We should examine the promises concerning new public housing builds. Somehow Fianna Fáil, Fine Gael and the Green Party have managed to negotiate a programme for Government and collectively come up with a commitment to build less public housing than was referred to in the Green Party manifesto, the Fianna Fáil manifesto and even the Fine Gael manifesto. Perhaps the Minister can explain how the parties all managed to negotiate each other downwards to a point below where each started. The programme for Government refers to increasing "the social housing stock by over 50,000 over the next five-years, the majority of which are to be built by local authorities, Approved Housing Bodies and State agencies". That is actually a commitment to build 25,001 houses, with all the rest potentially being acquisitions. A majority of the 50,000 is to be built by some of the bodies in question, and this indicates the same sort of tricking around with the figures as practised by the last Government and the pretence that HAP houses or long-term leases by councils and big handouts to developers and landlords represent social housing. It simply will not work, except to further enrich the landlords and developers.

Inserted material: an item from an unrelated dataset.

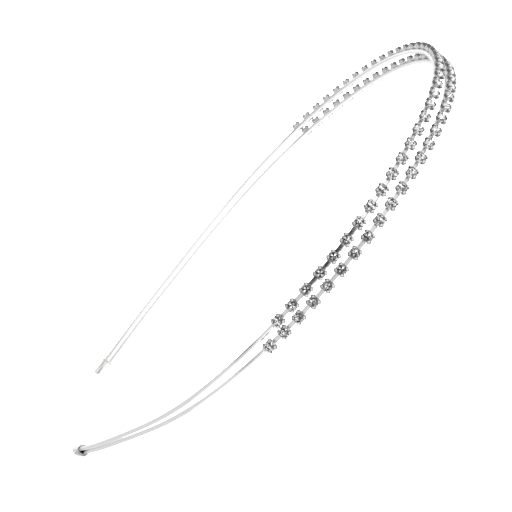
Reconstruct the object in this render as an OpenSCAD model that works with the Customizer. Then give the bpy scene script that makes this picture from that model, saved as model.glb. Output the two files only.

I will be supporting Sinn Féin's motion. In saying that, I do not believe it goes far enough. Some 20,000 homes per year is still short of what is possible and what has been achieved in the past. It is short of what is necessary. We need to build at least 33,000 new homes per year for the next three years.

There is an important omission in the motion. When we are campaigning for the building of public housing, we must always say we want the houses to be of passive-housing standard. A public housing programme is part of a green new deal. In addition to having retrofitting programmes, we must say when building houses that they should be built to passive-housing standards. This should be seen as providing potentially hundreds of thousands of green jobs.

Who should be doing this? It is not enough to say local authorities should be designated to lead. The essence of a left-wing housing policy is to decommodify housing. Housing should not be something from which landlords and developers make profits; it should be provided so people can have a decent place to live. That means taking the profit motive out entirely and nationalising the construction companies, big corporate landlords, land banks and vulture funds. It means developing a State construction company given a mandate to truly resolve the housing crisis through the mass building of public housing and making public housing accessible for all, with enough public housing built to allow for the removal of the income caps and to decommodify housing.